Wal-Mart's Revolutionary Delivery Service

| About: Wal-Mart Stores, (WMT)


Grocery Pickup was a great program that showed how much customers like the convenience of having groceries brought to the car.

The next step was getting orders brought to the customer’s house.

By partnering with ride-sharing services, Wal-Mart gained access to a fleet of drivers.

Customers already paying for delivery from Wal-Mart might as well add other items to their orders.

Less efficient retailers could be destroyed by a change in which services customers require.

Wal-Mart (NYSE:WMT) announced a brilliant new initiative earlier in June. This is one that got limited coverage and I think many investors don't realize just how powerful this initiative could be. On the Wal-Mart blog there was a post by the COO of Wal-Mart's Global eCommerce segment. He explained that Wal-Mart started a new program with Uber (Private:UBER), Lyft (Private:LYFT), and Deliv.

Grocery Pickup

It wasn't too long ago that Wal-Mart announced their introduction of "grocery pickup". This program allowed customers to buy their goods from Wal-Mart's website and then schedule a time to drive into the parking lot so their groceries could be loaded into the car. This was an incredible service for parents that didn't want to drag multiple kids through the store. The program was free to customers and allowed Wal-Mart to encourage more customers to learn to use their website. As I demonstrated recently, their website is designed well.

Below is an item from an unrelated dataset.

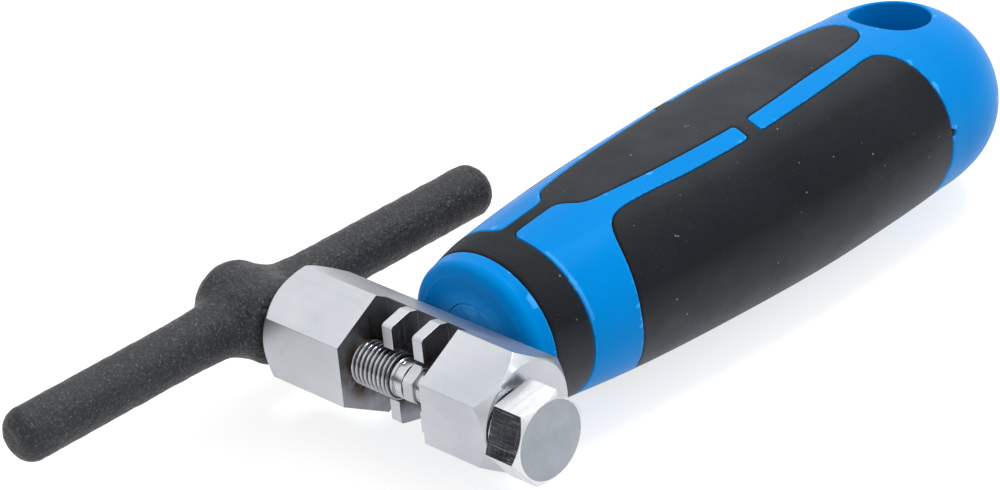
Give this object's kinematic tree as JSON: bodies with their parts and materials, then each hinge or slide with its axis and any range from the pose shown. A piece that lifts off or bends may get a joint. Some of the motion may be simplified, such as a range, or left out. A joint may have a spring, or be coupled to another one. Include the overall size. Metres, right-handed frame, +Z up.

Revolutionizing the Experience

The big challenge for home delivery has been the concept of "the last mile". Shipping to a location near a customer wasn't a major problem, it was getting the goods to actually reach the customer. Wal-Mart and Target (NYSE:TGT) have an incredible infrastructure for getting products near the customers, but the retail giants were threatened by the possibility of Amazon (NASDAQ:AMZN) getting clearance to use drones to do delivery. In theory those drones would be a very efficient way to cover the last mile, but that is still a work in progress and I believe WMT and TGT would be quick to implement drones if Amazon is able to create the legal framework.

While Amazon deals with that challenge, Wal-Mart looked at a way to capitalize on the already existing technology. Companies like Uber have done an incredible job of mobilizing drivers to create a dramatic improvement to the old taxi system. Wal-Mart is able to utilize that now by bringing in drivers to deliver orders from the website. In this scenario Wal-Mart acts as the customer to the other companies and pays the drivers. Wal-Mart shoppers would be responsible for paying Wal-Mart a charge in the range of $7 to $10 and Wal-Mart would take it from there.

The reason this is huge is because Wal-Mart is able to do it well before drones become a big thing. This provides a huge incentive for customers to learn to use Wal-Mart's site and set up an account there. It also allows Wal-Mart to offer same day deliveries in cities where Amazon can't offer it. Further, it allows Wal-Mart to benefit from huge economies of scale on the delivery. Using drones is a great concept, but using them to deliver 50 pounds of cold groceries is a logistical nightmare. If a customer is already buying their groceries from Wal-Mart and paying the delivery charge, they might as well add on other items they want delivered at the same time.

Implications for Sales

The popular commentary is that "retail is dead". While I do believe many retail stores are facing very serious risk of going under, I believe Wal-Mart may kill more of them than Amazon. Wal-Mart is redesigning the rules of competing in retail by introducing concepts like "grocery pickup" and "have it delivered by an Uber driver" that small retailers won't be able to match. I expect Target and Costco (NASDAQ:COST) to announce their versions of the program within the year.

While the market capitalization of the retail sector may shrink as less efficient companies go under and as Target and Wal-Mart buyback shares at a rapid pace, the market capitalization of the retail sector shouldn't be the measure of what investors should hold in their portfolio.


Wal-Mart announced a solution to "the last mile". Their use of existing technologies to solve the problem represents an innovation in the way retail companies compete. The strategy should drive small and inefficient companies out of business, but it should also protect Wal-Mart, Target, and Costco from the threat of Amazon coming in to take their lunch.

Depending on how Wal-Mart accounts for these sales, it could distort their "same store sales" figures with their "online" sales.

Disclosure: I am/we are long WMT, TGT.